A decade ago, as I began the long work of assembling the research for a multivolume history of the Pacific War, I had to overcome some doubts in my own mind. A few minutes browsing in any large bookstore or library was enough to remind one of the vast historical literature of the Second World War. Even considering only the most recent publishing cycle—say, titles brought out since 1990—there appeared to be enough on the shelves to occupy even the most voracious history buff for a lifetime of reading. Was it possible, I asked myself, for any writer to add anything useful to the sea of ink that has already been spilled on World War II?

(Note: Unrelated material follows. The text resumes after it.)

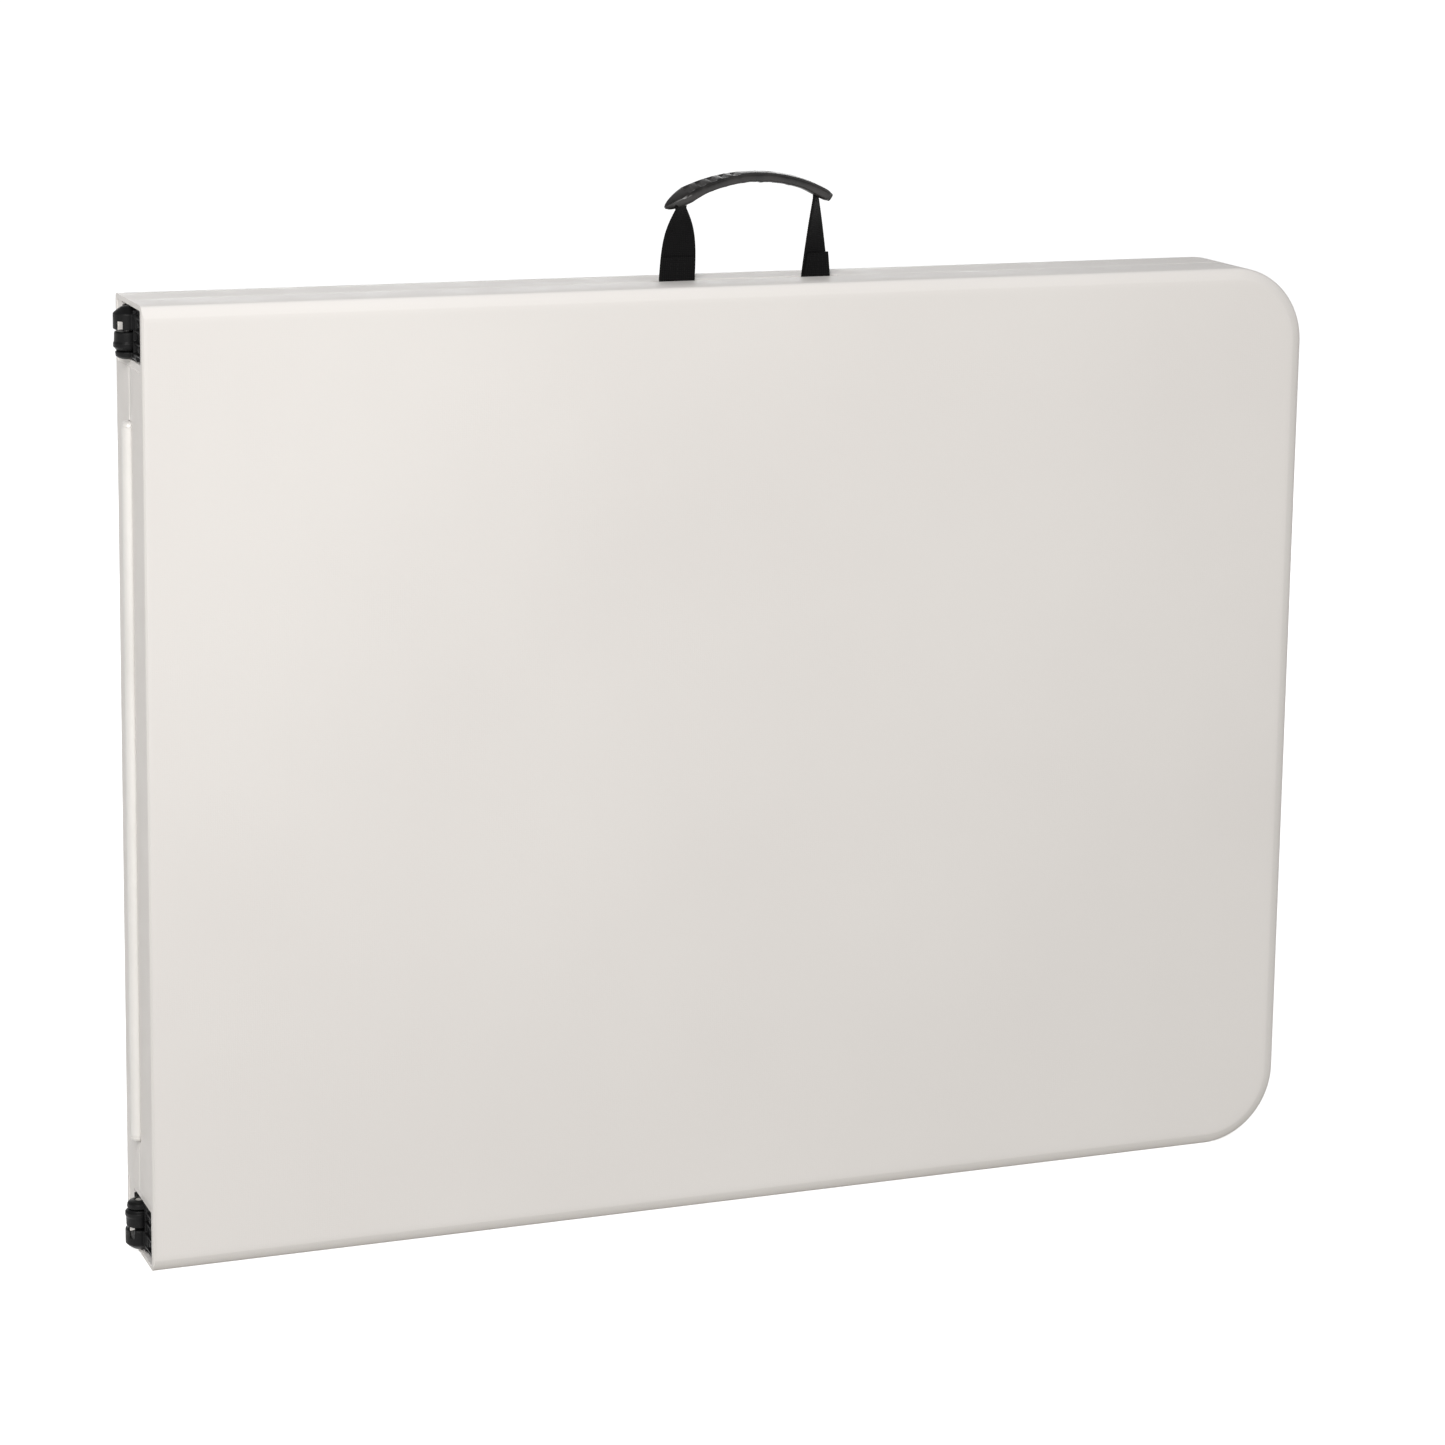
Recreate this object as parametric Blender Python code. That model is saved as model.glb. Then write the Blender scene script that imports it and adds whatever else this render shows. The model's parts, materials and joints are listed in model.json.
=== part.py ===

Wading chest-deep into this metaphorical sea, my misgivings soon fell away and were replaced by growing conviction in the justice of my cause. As large as the World War II literature is, it is strikingly lopsided. Certain aspects of the great conflict have been worked over to the point of exhaustion, while others have been surprisingly neglected. Studies of the Allied high command have never quite succeeded in pulling together a convincing across-the-board account of its deliberations and decisions affecting the Pacific theater. The Allies made “Europe-first” the basis of their global strategy—they agreed to regard Nazi Germany as the prime enemy, to be defeated first—but the Americans could never afford to treat the Pacific as an afterthought. The essential role of Admiral Ernest J. King, the relatively obscure wartime leader of the U.S. Navy, who insisted on an early Pacific counteroffensive over the objections of virtually everyone else whose opinion mattered, has for various reasons been overlooked or undervalued. There has been a propensity (axiomatic of all military history, one might say) to treat land campaigns as the “main plot” while demoting naval operations to the status of a subgenre to be handled by specialists. In the case of the Pacific War, that tendency has done real damage. A glance at a map of the Pacific
will drive home the point: the war against Japan was chiefly a naval and air campaign, in which the destruction of the Japanese fleet was the basic strategic problem. Conquering islands was never a goal in itself, and when an enemy-held island served no purpose it was simply bypassed, its occupiers left to “wither on the vine.” Specialized amphibious forces seized an island only if it was needed as a new sea or air base, with an airstrip carved out of the jungle and a harbor blasted out of the coral, to allow the fleet and bombers to consolidate their westward advance and gather strength for the next offensive thrust. The naval campaign belongs at the narrative spine of any history of the Pacific War, and I have worked in that spirit.